The specific energy consumption of modern seawater RO plants is 2.5–3.5 kWh per cubic metre – compared to 10–15 kWh per cubic metre for MSF desalination. This energy efficiency advantage is the primary driver of the global shift from thermal to RO desalination. At the scale of the Umm Al Houl plant – 284,000 m³/day initial capacity, 614,000 m³/day after expansion – the energy savings from using RO rather than MSF are enormous, both in terms of operating cost and carbon emissions.
Energy Recovery
A critical component of the energy efficiency of the Umm Al Houl RO plant is the energy recovery system. In seawater RO, the brine reject stream leaves the membranes at high pressure – close to the feed pressure of 55–70 bar. Without energy recovery, this pressure energy would be wasted. Energy recovery devices (ERDs) capture the pressure energy from the brine stream and use it to pre-pressurise the incoming seawater feed, reducing the energy required from the high-pressure pumps. Modern ERDs achieve energy recovery efficiencies of 95–98%, making them one of the most important contributors to the low specific energy consumption of modern SWRO plants.
Initial Capacity – 284,000 m³/day
The initial reverse osmosis desalination plant at Umm Al Houl has a capacity of 284,000 m³ per day – sufficient to supply potable water to approximately 1.8 million people. This capacity made it, at the time of its commissioning, the largest RO desalination plant in Qatar and one of the largest in the Middle East. The plant produces water that meets the quality standards required for potable water supply in Qatar, including post-treatment remineralisation to restore the mineral content of the RO permeate to levels appropriate for drinking water.

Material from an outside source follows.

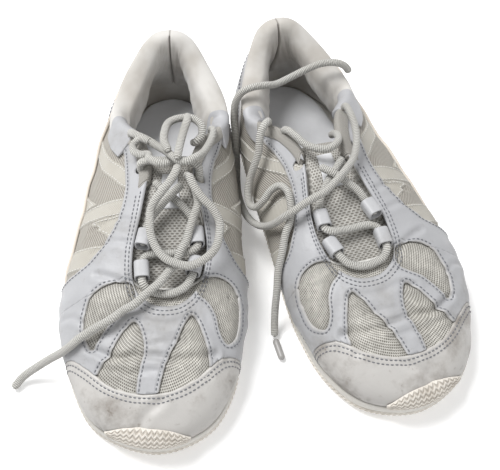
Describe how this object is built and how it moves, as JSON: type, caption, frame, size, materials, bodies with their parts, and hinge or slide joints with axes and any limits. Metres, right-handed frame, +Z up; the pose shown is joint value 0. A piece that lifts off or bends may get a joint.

The Expansion – 614,000 m³/day and a World Construction Record
Following the successful commissioning and operation of the initial RO plant, the Umm Al Houl complex was expanded with a second reverse osmosis desalination plant. The expansion increased the total RO desalination capacity of the complex to 614,000 m³ per day – 564 million litres per day from the two RO plants combined – making it the largest desalination plant in Qatar.

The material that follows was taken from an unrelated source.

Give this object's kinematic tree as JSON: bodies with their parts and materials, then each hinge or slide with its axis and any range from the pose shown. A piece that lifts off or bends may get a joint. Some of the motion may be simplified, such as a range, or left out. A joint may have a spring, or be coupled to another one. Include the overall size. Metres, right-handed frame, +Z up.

22 Months – A World Construction Record
The expansion was completed in just 22 months – breaking a construction record in the desalination world. Completing a large-scale RO desalination plant expansion of this magnitude in 22 months is a remarkable achievement that reflects the quality of the construction planning, the effectiveness of the construction methodology and the performance of the construction workforce. It is the kind of achievement that is only possible when the construction programme is planned in detail from the outset, the supply chain is engaged early, the construction methodology is optimised for speed and quality, and the workforce is managed to the highest standards of safety and productivity.
The 22-month construction record is particularly significant in the context of the Gulf construction environment – extreme summer heat, mandatory work stoppages during the hottest part of the day, complex logistics and a large and diverse international workforce. Achieving a world construction record in these conditions is a testament to the capability of ACCIONA’s construction team and the effectiveness of its construction methodology.

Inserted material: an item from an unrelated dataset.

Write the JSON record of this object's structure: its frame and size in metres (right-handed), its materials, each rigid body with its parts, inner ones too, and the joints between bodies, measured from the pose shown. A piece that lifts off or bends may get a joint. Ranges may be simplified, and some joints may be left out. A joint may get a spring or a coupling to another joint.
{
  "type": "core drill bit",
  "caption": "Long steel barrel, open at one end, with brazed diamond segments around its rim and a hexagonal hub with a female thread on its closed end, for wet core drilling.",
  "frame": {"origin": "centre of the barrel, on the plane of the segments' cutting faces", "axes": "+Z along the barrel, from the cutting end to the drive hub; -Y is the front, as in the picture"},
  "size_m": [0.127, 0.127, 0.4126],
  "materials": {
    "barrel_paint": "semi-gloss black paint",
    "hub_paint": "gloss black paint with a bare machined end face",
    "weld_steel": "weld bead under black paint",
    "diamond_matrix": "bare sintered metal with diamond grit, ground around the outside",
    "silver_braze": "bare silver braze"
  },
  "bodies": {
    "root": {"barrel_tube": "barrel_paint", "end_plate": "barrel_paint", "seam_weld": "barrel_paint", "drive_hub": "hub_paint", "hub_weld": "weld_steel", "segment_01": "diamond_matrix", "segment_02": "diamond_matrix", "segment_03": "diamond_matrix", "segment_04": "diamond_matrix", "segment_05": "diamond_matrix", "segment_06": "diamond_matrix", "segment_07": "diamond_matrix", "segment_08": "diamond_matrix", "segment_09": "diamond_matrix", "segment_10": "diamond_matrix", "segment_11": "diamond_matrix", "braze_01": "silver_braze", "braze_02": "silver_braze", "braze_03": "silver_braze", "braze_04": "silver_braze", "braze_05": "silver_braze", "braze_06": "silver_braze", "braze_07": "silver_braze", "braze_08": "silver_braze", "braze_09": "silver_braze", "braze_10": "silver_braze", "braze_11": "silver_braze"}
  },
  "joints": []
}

Artificial Intelligence for Operations Optimisation
The expanded Umm Al Houl complex incorporates state-of-the-art artificial intelligence technology to optimise operations and achieve energy savings. AI-based optimisation of RO plant operations can improve energy efficiency, extend membrane life, reduce chemical consumption and improve water quality consistency. The deployment of AI at Umm Al Houl reflects the broader trend in the water industry toward the use of digital technologies to improve the performance and reduce the cost of large-scale desalination plants.
The AI system at Umm Al Houl monitors the performance of the RO membranes, the high-pressure pumps, the energy recovery devices and the pre-treatment systems in real time. It uses machine learning algorithms to identify performance trends, predict maintenance requirements and optimise the operating parameters of the plant to minimise energy consumption while maintaining the required water production output and quality. The result is a plant that operates more efficiently, requires less maintenance intervention and produces water at a lower cost than a plant operated without AI optimisation.
The Construction Methodology
The construction of the Umm Al Houl IWPP – a 2,500 MW CCGT power plant and a 284,000 m³/day RO desalination plant, followed by an expansion to 614,000 m³/day – is one of the most complex construction programmes undertaken in Qatar. The construction methodology was driven by the scale of the project, the remote coastal location, the extreme Gulf climate and the requirement to deliver a world-class facility to the highest standards of quality and safety.
Design and Engineering
ACCIONA’s scope at Umm Al Houl covered the full project lifecycle – design, construction, operation and maintenance. The design phase established the technical basis for the construction and operation of the plant. The RO desalination plant design was based on ACCIONA’s extensive experience in large-scale RO desalination, adapted to the specific conditions of the Umm Al Houl site – the seawater quality of the Arabian Gulf south of Doha, the ambient temperature and humidity conditions, the water quality requirements of Kahramaa and the operational requirements of QEWC.
The design of the RO plant covered the seawater intake system, the pre-treatment system, the high-pressure pumping system, the RO membrane trains, the energy recovery system, the post-treatment and remineralisation system, the product water storage and pumping system, the brine outfall system and the plant control and instrumentation systems. The integration of the RO plant with the CCGT power plant – particularly the electrical supply system – required careful engineering to ensure that the RO plant had a reliable and stable electricity supply at all times.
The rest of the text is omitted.